In this session, we are going to talk a little bit about Berkshire Hathaway, in honor of the recent annual meeting that they hold every year. We will look at how Warren Buffett, the master, lays out his cash flow statement.

Andrew: I think it’s important to understand where the cash flow statement lands when it comes to the financial statements in general. Every company needs to submit an annual report, and this is any company that is listed on any us stock exchange, they are all regulated by the SEC and are all required to submit what’s called a form 10-k. Which is an annual report, it shows the past three years of financial data on the income and the cash flow, and then the last two on the balance sheet.

When you hear these different statements that we are referring to. there are three major ones that are broken down into an income statement, which let me explain in a simple way what each of these three mean.

There is an income statement, balance sheet, and a cash flow statement. A great way to understand what happens on a business level is to compare to how it happens on a personal level because we all know how the personal level of finances work because we all live it. When you look at an income statement that’s the same as looking at someone’s tax return. What’s going to be on an income statement is how much money somebody makes as a salary from their job. Simple enough, really when you look at companies in the stock market, it’s the same way. It’s calculating how much they are earning every single year; it factors things like taxes, other accounting terms like depreciation and interest and all those types of things.

At the end of the day, you have this thing called the bottom line, and that’s the called the bottom line. Or another way to say profits, and it’s the bottom line on an income statement. That tells you how much a company earned, what their profits are and it’s the same way with you in your life. How much you bring home from your job, you can think of your gross income as what the revenue row is on the company’s income statement and then however much you pay in taxes. Then you have a net income, and that’s the same as the net income on the company’s income statement.

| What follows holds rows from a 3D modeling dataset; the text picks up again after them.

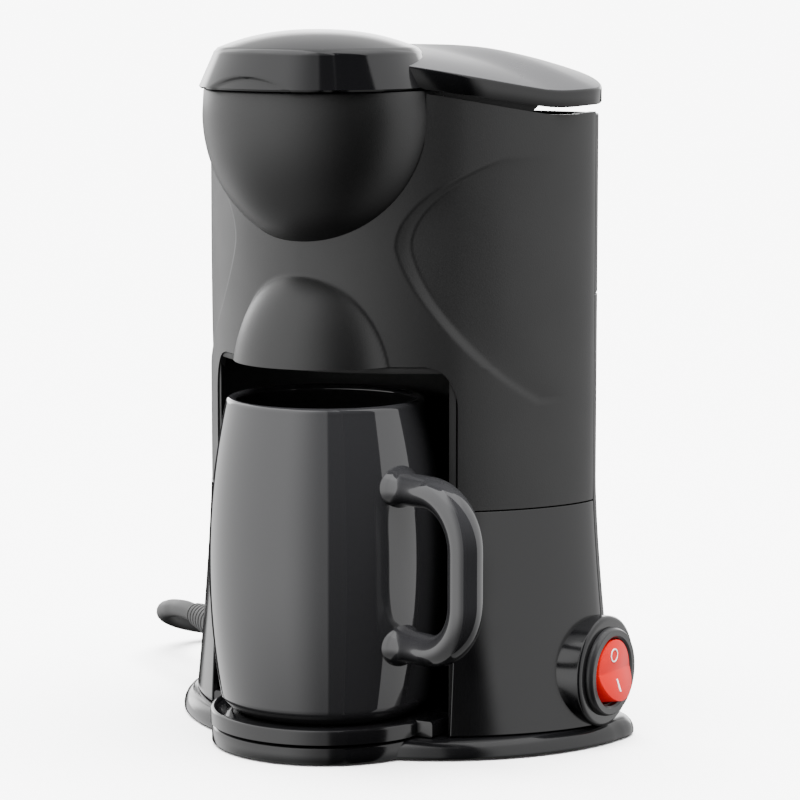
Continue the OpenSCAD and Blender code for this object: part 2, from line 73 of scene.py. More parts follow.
AXIS_Y = (bowl_low.y + bowl_high.y) / 2
BOWL_R = (bowl_high.x - bowl_low.x) / 2
SPLIT_Y = upper_high.y
BACK_Y = rear_high.y
SEAM_Z = upper_low.z
BASE_HALF = base_high.x
BASE_BACK = base_high.y
LID_TOP = lid_high.z
MUG_Z = mug_low.z
MUG_H = mug_high.z - mug_low.z


# ---- sizes that the boxes don't give, in millimetres ----

HALF_W = 72.0
SEAM_Y = 33.0
FRONT_D = SEAM_Y + 31.0
# How far the front's outline is flattened from a half ellipse, which would be 1
FLATTEN = 1.18
NOSE = 2 / FLATTEN
RIM_Z = 217.8
WALL = 2.2
# Half of the gap where two covers meet
GAP = 0.2
SPLIT_Z = 148.0
REAR_TOP = 206.5
NICHE_HALF = 47.6
NICHE_TOP = 127.0
HOOD_R, HOOD_Z, HOOD_REACH = 30.6, 119.0, 43.0
CAP_Y = -19.0
CAP_R = CAP_Y - lid_low.y
CAP_TAPER = 4.6
CAP_Z = 215.4
# The arch across the rim and the lid's two edges: the drop per square millimetre from the middle
RIM_ARCH, LOW_ARCH, TOP_ARCH = 0.0024, 0.0021, 0.00245
LID_EDGE_Z = 226.0
# Places as (y, z) of axes that run across the machine
HINGE = (45.0, 211.0)
SWITCH = (31.7, 24.0)
SWITCH_HOLE_R = 16.5


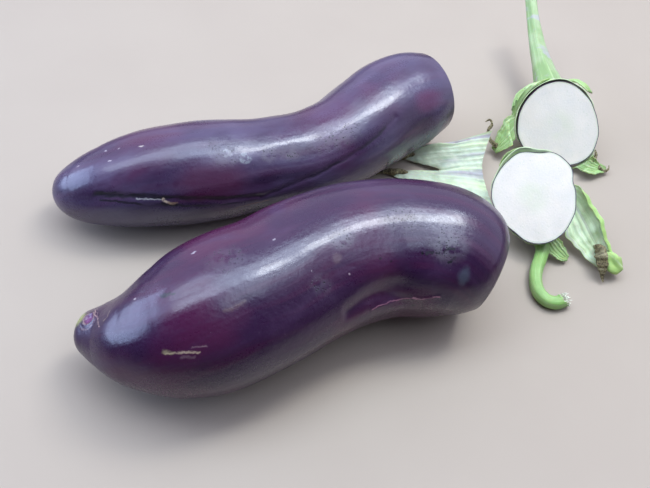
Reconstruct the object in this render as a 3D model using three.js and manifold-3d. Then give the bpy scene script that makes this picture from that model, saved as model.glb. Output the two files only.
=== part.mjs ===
// Two long purple eggplants whose stem ends have been cut off, lying side by side,
// with the two cut tops and one loose piece of calyx beside them.
// Millimetres, +Z up. Everything rests on the plane z = 0.
import * as THREE from 'three';
import { mergeVertices } from 'three/addons/utils/BufferGeometryUtils.js';
import Module from 'manifold-3d';

const wasm = await Module();
wasm.setup();

// ---- driving dimensions -------------------------------------------------------------

const UP = new THREE.Vector3(0, 0, 1);
const GAP = 0.3; // clearance between pieces that grew against each other
const CALYX_WALL = 1.5;
const LEAF_THICKNESS = 1.3;
const LEAF_EDGE = 0.6; // half the narrowest width of a leaf
const FRUIT_FACETS = { rings: 38, sides: 28 };
const STEM_FACETS = { rings: 22, sides: 12 };
const LEAF_FACETS = { along: 14, across: 6 };
const LOOSE_LEAF_FACETS = { along: 10, across: 24 };
const TOP_SIDES = 28;

// Each eggplant: axis is the line of its middle from the blossom end to the cut, as
// [x, y, z], and girth its half thickness, as [distance from the blossom end, radius].
const FRONT_EGGPLANT = {
  axis: [
    [-97, -83, 20],
    [-84, -84.5, 22.5],
    [-71, -85, 26],
    [-58, -82, 29.5],
    [-45.5, -75.5, 32],
    [-34, -66.5, 32.5],
    [-22, -57, 32.5],
    [-8, -43, 32.4],
    [8, -30.5, 32.4],
    [26, -21, 31.8],
    [44, -17, 31.5],
    [60, -17, 31],
    [77.4, -19.8, 27.6],
  ],
  girth: [
    [0, 0],
    [0.6, 4],
    [3, 8.5],
    [9, 12],
    [20, 17.5],
    [32, 23.2],
    [44, 28.4],
    [58, 32.4],
    [75, 33.6],
    [95, 33],
    [115, 33.4],
    [140, 33],
    [160, 32.4],
    [178, 32],
    [190, 31],
    [200.5, 28.6],
    [209, 25],
    [215, 20],
  ],
};
const REAR_EGGPLANT = {
  axis: [
    [-133.5, -7.5, 15],
    [-121, -7.5, 18],
    [-108, -5, 21.5],
    [-91, 1.5, 24],
    [-75, 8, 24.5],
    [-58, 15, 24.5],
    [-40, 24, 23.5],
    [-20, 35, 23],
    [-2, 49, 24],
    [11, 64.5, 25],
    [21.5, 78, 25.5],
    [31, 87.5, 25.5],
    [41, 96.5, 25],
  ],
  girth: [
    [0, 0],
    [0.7, 4.5],
    [4, 9.5],
    [12, 14.5],
    [24, 18.8],
    [38, 22.3],
    [60, 24.6],
    [80, 24.8],
    [105, 23.4],
    [130, 23],
    [155, 24.5],
    [180, 26.2],
    [198, 26],
    [208, 24.8],
    [216.5, 22.6],
  ],
};

// Each cut top is the fruit's shoulder with the calyx grown over it. Its cut face is a disc
// at centre, turned to azimuth and elevation. The deeper the shoulder goes, the more it leans
// by lean = [right, up] in the face's own plane, towards where the stem grows out. swell is
// how far the rim is from round.
const FRONT_TOP = {
  centre: [99, 34, 25.5],
  azimuth: 250,
  elevation: 52,
  radius: 22.2,
  height: 11,
  lean: [4, -8],
  swell: { two: 0.07, twoAt: 80, three: 0.045, threeAt: 280 },
  calyxEdge: 24,
};
const REAR_TOP = {
  centre: [117, 95, 19.5],
  azimuth: 262,
  elevation: 42,
  radius: 23,
  height: 14,
  lean: [-6, 9],
  swell: { two: 0.02, twoAt: 90, three: 0.01, threeAt: 60 },
  calyxEdge: 14,
};

// Each stem: the line of its middle, and its girth as [share of the length, radius].
const FRONT_STEM = {
  axis: [
    [103, 32, 8.5],
    [107.5, 25.5, 6.2],
    [110.5, 18.5, 4.8],
    [109.5, 12, 4.2],
    [107.6, 5, 3.9],
    [107, -2, 3.7],
    [108.3, -8.5, 3.6],
    [112, -12.8, 3.6],
    [117, -13.6, 3.7],
    [122, -10.5, 4],
  ],
  girth: [
    [0, 5],
    [0.14, 4.2],
    [0.35, 3.5],
    [0.8, 3.4],
    [1, 3.6],
  ],
};
const REAR_STEM = {
  axis: [
    [114, 113, 18],
    [111.5, 125, 20],
    [107.7, 138, 22.5],
    [103.5, 153, 26],
    [99.8, 168, 31],
    [97, 182, 36],
  ],
  girth: [
    [0, 9.5],
    [0.16, 8.2],
    [0.32, 6.4],
    [0.5, 5],
    [0.75, 4],
    [1, 3.5],
  ],
};

// Leaves of the calyx. line runs from foot to tip; widths holds [share of the length, half
// width]; facing is the way the upper face looks at the foot and at the tip; cup raises the
// two edges, as a share of the half width.
const FRONT_SEPAL_LONG = {
  line: [
    [119, 51, 14.5],
    [125, 43.5, 14],
    [130.5, 35, 12],
    [136, 26, 9],
    [142.5, 18, 6.8],
    [152, 13.5, 5.4],
  ],
  widths: [
    [0, 7],
    [0.25, 11],
    [0.55, 11.4],
    [0.82, 6.4],
    [1, 4],
  ],
  facing: [
    [-0.35, -0.6, 0.7],
    [-0.5, -0.4, 0.75],
  ],
  cup: 0.35,
};
const FRONT_SEPAL_LOW = {
  line: [
    [112.5, 23, 8],
    [117, 19, 5.2],
    [121, 16.8, 3.4],
    [124.5, 16, 2.4],
  ],
  widths: [
    [0, 4],
    [0.4, 5],
    [0.8, 3.6],
    [1, 1.4],
  ],
  facing: [
    [0.1, -0.5, 0.8],
    [0.3, -0.4, 0.85],
  ],
  cup: 0.3,
};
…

The next one would be the balance sheet if you think about a balance sheet for a company it is the same as a persn’s net worth. If you the person would add up everything you own minus all of your debts that gives you your net worth. Let’s say you have a spreadsheet; you have your house on there, the resale value of your car, and then maybe a couple of brokerage accounts, maybe a savings account or two, maybe a couple of retirement accounts. Then you have your debts, credit card, student loan, home equity line of credit and add all those things up on a spreadsheet they make your assets minus your liabilities which equals your net worth.

For a company it is the same way. They have a balance sheet, and there are all these different rows and columns, and all these different numbers. If you look closely enough, you will see it has the same concept as if you were making a spreadsheet at home. You have a row that’s called total assets, and then you have a row called total liabilities. Then when you subtract the total liabilities from the assets, you get what’s called shareholder’s equity. And that can be seen as the same as the net worth of a company.